Metformin can also produce severe side effects like lactic acidosis. Lactic acidosis is a serious condition that may occur as a result of Metformin accumulation in your body. The side effect is very rare, but it’s still important to keep an eye out for this condition due to how severe it is. Lactic acidosis is characterized by weakness, tiredness, trouble breathing, unusual sleepiness, unusual muscle pain, stomach pains, dizziness, lightheadedness, slow and irregular heart rate, nausea, and vomiting. Lactic acidosis is a medical emergency, so you want to seek medical help immediately you notice these symptoms.
In extremely rare cases, Metformin reduces Vitamin B12 levels leading to Anemia. Make sure your diet is rich in B Vitamins to avoid this condition.
Does Metformin Cause Weight Gain (Hypoglycemia)?
Hypoglycemia is a very common side effect of most diabetes medications. Luckily, Metformin does not cause hypoglycemia if used alone and as directed.
To avoid gaining weight, exercise regularly, stick to a balanced diet, and avoid alcohol. You should also take the drugs on schedule.
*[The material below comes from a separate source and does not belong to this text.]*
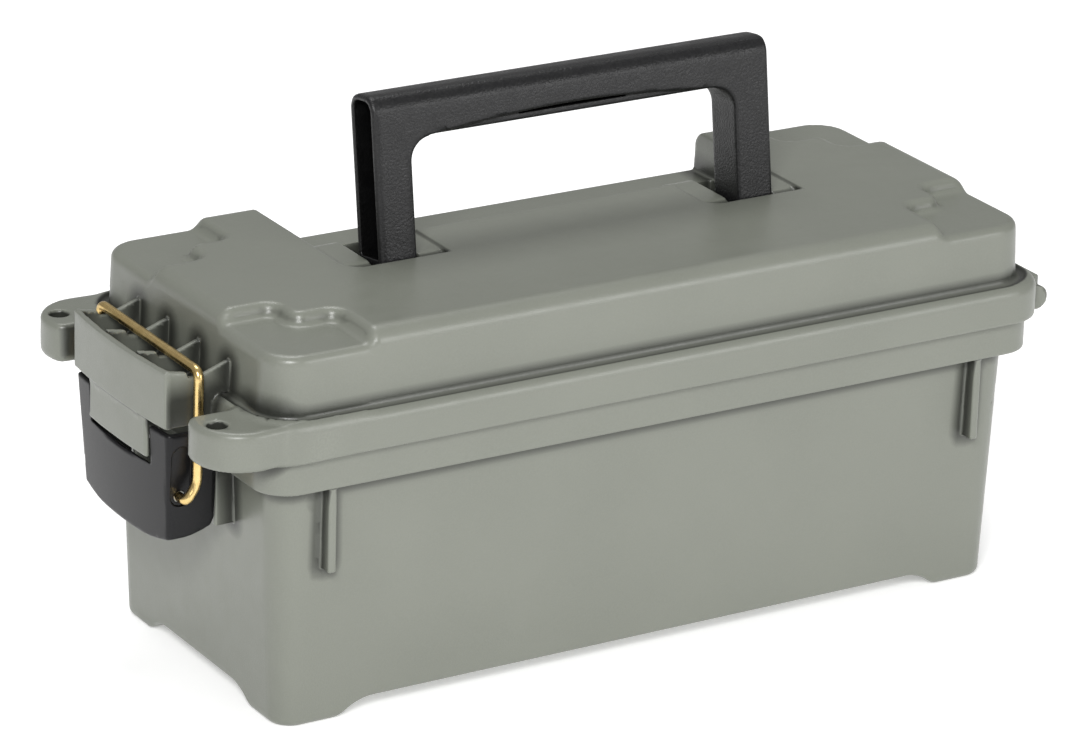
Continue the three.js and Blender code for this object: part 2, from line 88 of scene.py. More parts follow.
WALL = 2.4
DOME = {"x": 152.4, "y": FLANGE_Y - 7.5, "corner": 12.7, "foot": 1.1, "edge": 6.0}
FLANGE = {"x": 159.9, "y": FLANGE_Y, "corner": 17.0, "bottom": 102.2, "top": LID_TOP - 25.1, "edge": 4.6}
GROOVE = {"out": 1.9, "radius": 1.8}
TUB = {"x": 146.9, "y": 59.0, "corner": 8.7, "draft": 0.037, "notch": 5.9, "floor": 8.5, "edge": 2.6}
COLLAR = {"x": 156.4, "y": 68.5, "corner": 13.0, "bottom": 89.5}
FOOT = {"x": 120.0, "y": 34.0, "slope": 4.0}
STIFFENER = {"x": 131.5, "thick": 3.0, "face": 67.3, "bottom": 58.5}
BAY = {"x": 93.0, "front": 17.0, "floor": LID_TOP - 15.5}
POCKET = {"width": 28.4, "lefts": (-82.0, 64.0), "back": 51.0, "floor": LID_TOP - 21.5, "lip": -7.9}
BOSS = {
    "width": 11.0, "front": -8.3, "back": 26.0, "round": 8.0, "below": 1.2, "corner": 6.0, "inner": 18.4,
}
STACK = {"steps": ((115.5, 39.0), (132.0, 25.0)), "depth": 4.8, "round": 3.0, "corner": 5.0}
EAR = {
    "x": -161.0, "y": 55.0, "radius": 17.0, "inner": 47.0, "hole": (-171.0, 58.5), "bore": 3.6, "top": 116.4,
    "taper": 0.07, "end": -118.0,
}
CATCH = {"x": -177.5, "bulge": 2.0, "y": 34.0, "thick": 2.2, "bottom": 106.7, "top": 127.2, "rib": 11.3}
TONGUE = {"y": 21.2, "end": 92.6}
TAB = {"bottom": 102.6, "top": 107.9, "inset": 2.7}
BRACKET = {"near": 23.6, "far": 27.6, "radius": 2.7, "bore": 1.9, "root": 80.5}
FIN = {"near": 28.5, "far": 31.0, "x": -156.9, "bottom": 67.0}
KNUCKLE = {"radius": 4.5, "bore": 2.3, "half": 55.0, "count": 5, "gap": 0.3, "cap": 0.9}
LEVER = {
    "x": -176.5, "bulge": 1.8, "y": 34.0, "thick": 2.2, "top": 104.2, "low": 64.8, "back": -157.4,
    "inset": 3.0, "rake": 1.7, "sag": 5.4, "front_turn": 9.35, "back_turn": 12.1,
}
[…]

Can I Take Metformin While Pregnant?
There haven’t been any complications or birth defects linked to the use of Metformin in pregnant women. Most studies actually show that it can be helpful both before and during pregnancy. Metformin can even increase your chances of conceiving if you have PCOS. It improves your ovulations dramatically.
Metformin also prevents diabetic complications and may reduce the risk of various complications, including birth defects.
However, Insulin is the first-line treatment for pregnant women with diabetes. In some cases, your doctor may also prescribe Metformin. This happens quite a lot in women who are at a high risk of getting gestational diabetes.
How to Use Metformin?
Metformin is available in oral tablets and solutions. The dosages range depending on your condition, age, and other factors.
Here are some of the dosages used:
Metformin Immediate Release for Type 2 Diabetes – Start with 500mg taken twice per day. You can also use 850mg once per day. The drug should be taken with a meal. The dosages are increased every two weeks but do not exceed 2550mg per day.
Metformin Extended-Release for Type 2 Diabetes – Start with 500mg once per day taken with dinner. You can increase the dosage from the second week. Do not take more than 200mg per day.
To Prevent Type 2 Diabetes – Start with 850mg taken every day with a meal.
Where to Buy Metmorfin
Do not take Metformin without speaking to your doctor first. Make sure to share your full medical history and point out any drugs you could be using – prescription, non-prescription, and herbal supplements – to avoid unpleasant drug interactions.
Remember, Metformin works well when supported by a well-balanced diet and regular exercises.